Par ailleurs, de lourdes contraintes pèsent sur les collectivités dans l'exercice de leur propre pouvoir normatif. L'extension d'un pouvoir local matériellement législatif peut générer des difficultés, si les moyens et l'expertise ne suivent pas. Les transferts de compétences, comme ceux dont a bénéficié la Polynésie en 2004 en matière de droit civil et de droit commercial mais dont elle ne fait pratiquement pas usage, ne sont pas toujours une solution adaptée aux nécessités du moment. Aussi, à défaut de continuer à raisonner sur des schémas de 1956 qui supposent le transfert intégral du pouvoir normatif dans une matière donnée, peut-être pourrions-nous réfléchir à d'autres procédures, qui permettraient, par exemple, que le droit national entre en vigueur localement, sauf si les autorités locales décident de le compléter, de l'adapter ou de le modifier. Cela éviterait des décrochages trop importants qui sont parfois néfastes entre le droit commun et le droit local.

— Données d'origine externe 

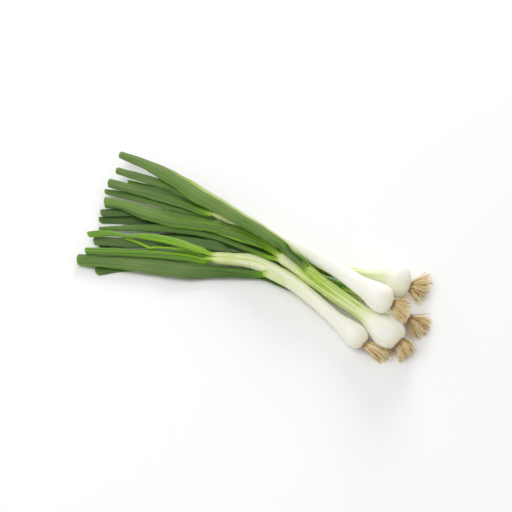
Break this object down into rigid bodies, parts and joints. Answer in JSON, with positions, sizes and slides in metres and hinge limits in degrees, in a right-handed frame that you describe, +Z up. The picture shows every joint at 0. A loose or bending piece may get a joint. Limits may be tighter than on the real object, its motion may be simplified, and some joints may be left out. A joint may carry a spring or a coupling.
{
  "type": "spring onion bunch",
  "caption": "Bunch of spring onions lying on a surface: white bulbs with root tufts at one end, pale stems, and a fan of flattened green leaves with square-cut ends at the other.",
  "frame": {"origin": "middle of the bounding box in plan, at the height of the surface that the bunch lies on", "axes": "+X along the bunch from the cut leaf ends towards the roots, +Z up"},
  "size_m": [0.3177, 0.1251, 0.0448],
  "materials": {
    "stem": "smooth, slightly glossy white skin that turns pale green towards the leaves",
    "roots": "dry straw-coloured root fibres",
    "leaf": "waxy mid-green leaf with fine lengthwise ribs",
    "leaf_bright": "waxy bright yellow-green young leaf",
    "leaf_bluish": "waxy blue-green leaf"
  },
  "bodies": {
    "root": {"onion_a_stem": "stem", "onion_a_roots": "roots", "onion_b_stem": "stem", "onion_b_roots": "roots", "onion_c_stem": "stem", "onion_c_roots": "roots", "onion_d_stem": "stem", "onion_d_roots": "roots", "onion_e_stem": "stem", "onion_e_roots": "roots", "onion_a_leaf_1": "leaf_bluish", "onion_a_leaf_2": "leaf_bluish", "onion_b_leaf_1": "leaf", "onion_b_leaf_2": "leaf_bright", "onion_b_leaf_3": "leaf", "onion_b_leaf_4": "leaf_bright", "onion_c_leaf_1": "leaf", "onion_c_leaf_2": "leaf", "onion_c_leaf_3": "leaf", "onion_d_leaf_1": "leaf", "onion_d_leaf_2": "leaf", "onion_d_leaf_3": "leaf_bright", "onion_d_leaf_4": "leaf_bluish", "onion_d_leaf_5": "leaf_bright", "onion_e_leaf_1": "leaf", "onion_e_leaf_2": "leaf"}
  },
  "joints": []
}
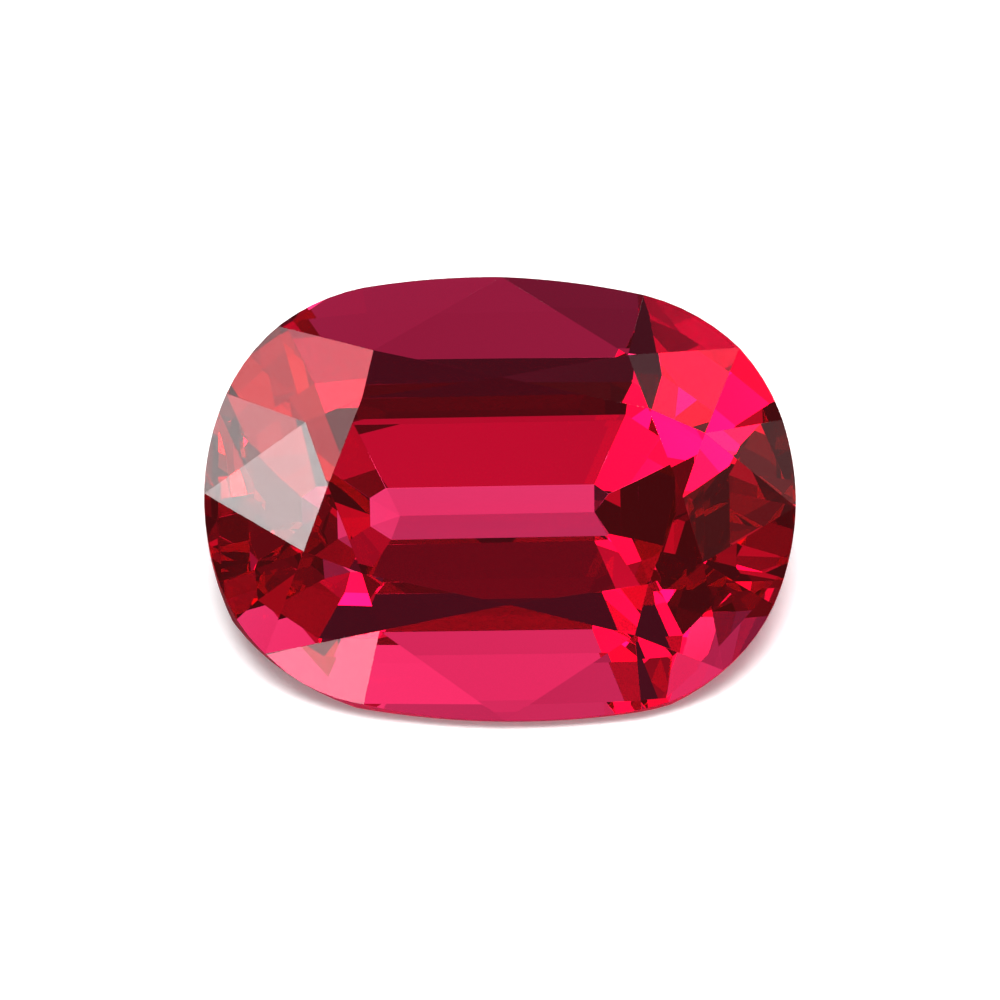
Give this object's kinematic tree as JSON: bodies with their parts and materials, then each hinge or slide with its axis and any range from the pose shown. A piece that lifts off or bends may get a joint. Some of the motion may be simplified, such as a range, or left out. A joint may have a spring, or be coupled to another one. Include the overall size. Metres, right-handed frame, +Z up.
{
  "type": "cut tourmaline gemstone",
  "caption": "Loose pink-red tourmaline cut as a rounded cushion, with a brilliant-cut crown and a step-cut pavilion, lying on one pavilion facet.",
  "frame": {"origin": "on the ground, under the middle of the stone's box as it lies on its rest facet", "axes": "+X along the stone's length, -Y towards the side that the table leans to, +Z up"},
  "size_m": [0.012, 0.0072, 0.0071],
  "materials": {
    "tourmaline": "polished"
  },
  "bodies": {
    "root": {"cut_gem": "tourmaline"}
  },
  "joints": []
}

Ainsi, en Polynésie française, le statut des entreprises en difficulté est-il encore régi par les lois « Badinter » de 1984-1985, alors que ce régime a été considérablement modernisé dans en métropole, ce qui condamne le droit local à une forme d'obsolescence. Il n'est pas certain que la Polynésie et ses entreprises aient gagné à un tel transfert de compétences qui a abouti à l'absence d'exercice de cette compétence et à une forme d' « hibernation » du droit local en la matière.

Se posent également des questions d'accessibilité au droit local autonome et des questions de sécurité juridique. Une répartition fine des compétences et l'instauration de mécanismes de prévention des conflits de compétences seraient donc nécessaires à la dévolution sereine d'un pouvoir normatif plus important à ces collectivités.

Ces éléments ont été repris dans les amendements que des sénateurs ont déposés en octobre dernier. Ils n'ont certes pas été adoptés, mais présentent une bonne base de discussion si nous considérons que les évolutions passent nécessairement par une future révision constitutionnelle. Celle-ci serait très utile, même si les potentialités de la révision de 2003 méritent d'être encore approfondies.